An output called research

 
Published: Thursday 15 January 2009

An output called research

-- Science, too, travels elsewhere

Those who swear by Dwalpment often swear, in the same breath, by Science. The latter, they swear, is a package deal--a revolution, objectivity, attitude, gadgetry, experiment, wizardry, techne, bigotry--inseparably patent to the former (see now see why Syngenta did not accept the iaastd assessment, or the us, Canada and Australia?).

Very difficult, relatively speaking, in such a charged atmosphere, to place research that shows peanut shells--crunched open by millions of Indians in winter, often unthinkingly littered--can remove copper from industrial effluent.

Quite illuminating, to change the subject, and find researchers Bidisha Majumdar of Jadavpur University and Bishwapati Mandal of Kalyani University, both of Kolkata, say, sanguine paddy cultivation adds, per hectare, about 5.5 tonnes of organic carbon to soil.Said Mandal, "The amount of carbon lost as methane is lower than the carbon left." Majumdar said paddy fixes carbon in soil because the water that submerges the fields prevents carbon from oixidising; also aquatic plants add 0.7 tonnes per hectare of carbon to the soil annually through good old photosynthesis.

 
India swears by DDT to contain the sand fly, vector of kala-azar.
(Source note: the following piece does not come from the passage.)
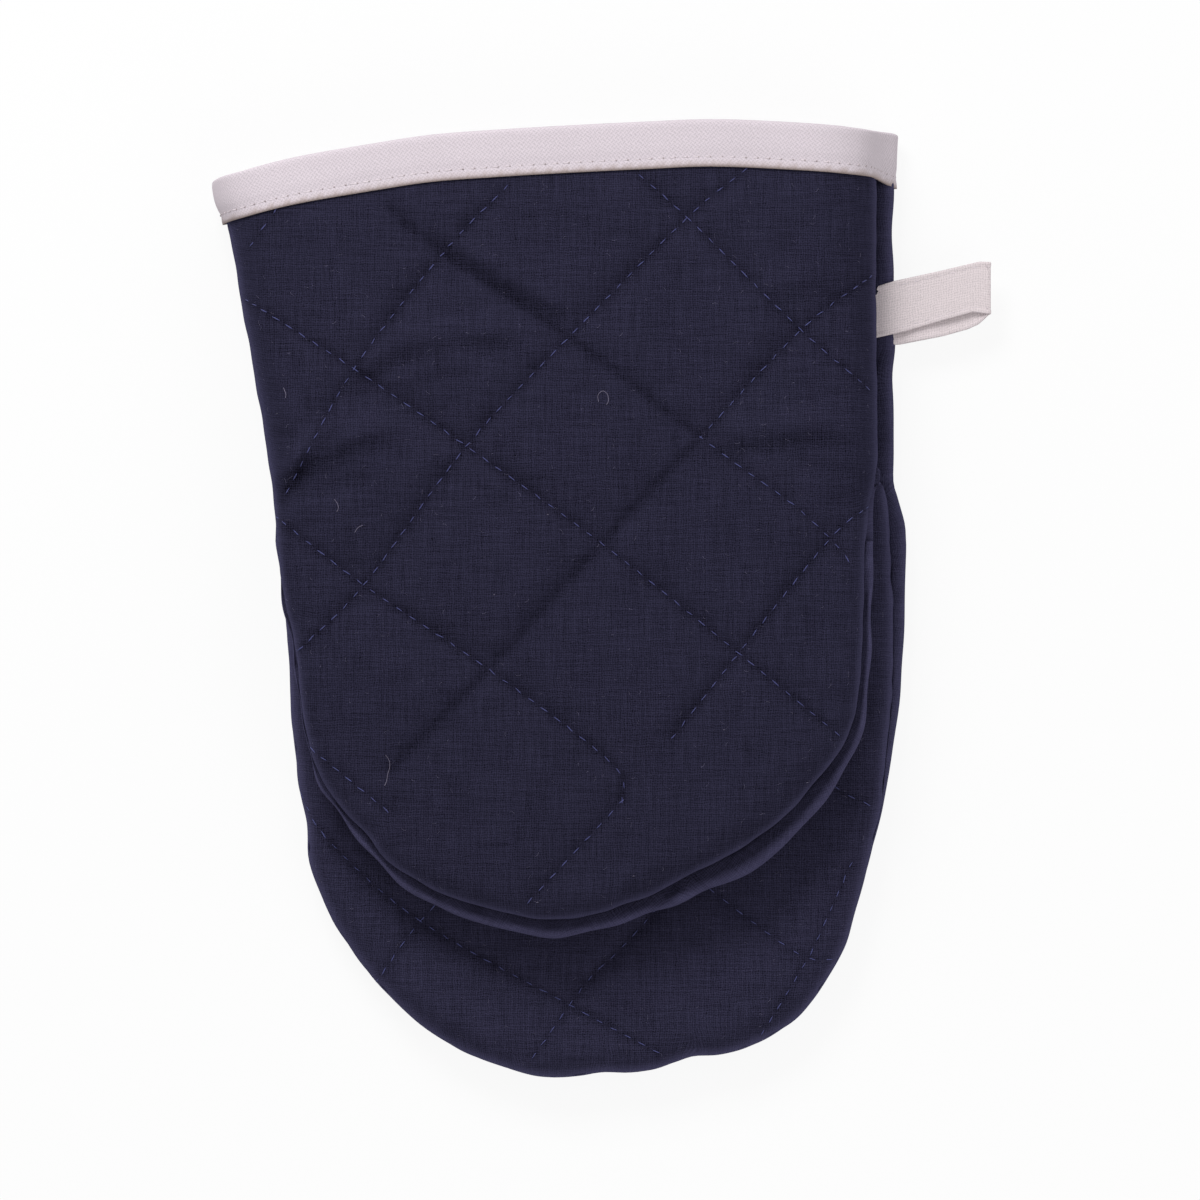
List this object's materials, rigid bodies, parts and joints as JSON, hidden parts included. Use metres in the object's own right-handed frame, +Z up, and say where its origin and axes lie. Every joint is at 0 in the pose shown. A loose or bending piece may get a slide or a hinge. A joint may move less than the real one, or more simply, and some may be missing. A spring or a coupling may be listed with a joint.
{
  "type": "oven glove",
  "caption": "Short quilted oven mitt with a finger pocket and a thumb pocket that close like jaws, a taped cuff and a hanging loop",
  "frame": {"origin": "below the centre of the outline, on the surface that the mitt lies on", "axes": "+Y from the finger tip towards the cuff, +Z up from the back panel to the front, +X towards the hanging loop"},
  "size_m": [0.1994, 0.2449, 0.0381],
  "materials": {
    "navy_cotton": "matte",
    "polyester_wadding": "matte",
    "lining_cotton": "matte",
    "cuff_tape": "matte",
    "loop_tape": "matte"
  },
  "bodies": {
    "cuff_and_fingers": {"back_cloth": "navy_cotton", "back_wadding": "polyester_wadding", "back_lining": "lining_cotton", "finger_palm_cloth": "navy_cotton", "finger_palm_wadding": "polyester_wadding", "finger_palm_lining": "lining_cotton", "cuff_front_cloth": "navy_cotton", "cuff_front_wadding": "polyester_wadding", "cuff_front_lining": "lining_cotton", "back_tape": "cuff_tape", "cuff_front_tape": "cuff_tape"},
    "thumb_pocket": {"thumb_palm_cloth": "navy_cotton", "thumb_palm_wadding": "polyester_wadding", "thumb_palm_lining": "lining_cotton", "thumb_front_cloth": "navy_cotton", "thumb_front_wadding": "polyester_wadding", "thumb_front_lining": "lining_cotton"},
    "loop": {"hanging_loop": "loop_tape"}
  },
  "joints": [
    {"name": "thumb_hinge", "type": "hinge", "parent": "cuff_and_fingers", "child": "thumb_pocket", "pos_m": [0, 0.0279, 0.0381], "axis": [-1, 0, 0], "range_deg": [0, 70]},
    {"name": "loop_hinge", "type": "hinge", "parent": "cuff_and_fingers", "child": "loop", "pos_m": [0.0709, 0.0731, 0.0098], "axis": [0, -1, 0], "range_deg": [0, 60]}
  ]
}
A group of researchers have suggested making the soil acidic could control the vector. This could be done using the powdered form of a weed called Mexican prickly poppy (Argemone mexicana).

Solar cooker use is limited because of shortcomings related to cooking time-and a very basic problem of cooking dinner. Two professors at Jodhpur claim they have an improved design that addresses the problems. Their work was published in the March 2008 issue of Renewable Energy (Vol 33, No 3).

Biogas plants don't function well when ambient temperatures are low like in the hills. Madurai Kamraj University scientists found using a preconditioned tank made of plastic and not cement maintains the temperature.
Big bang goes ye olde accusation of the Western world that paddy field emissions from big, developing countries like India are more responsible for global warming than their poor factory emissions, relatively speaking.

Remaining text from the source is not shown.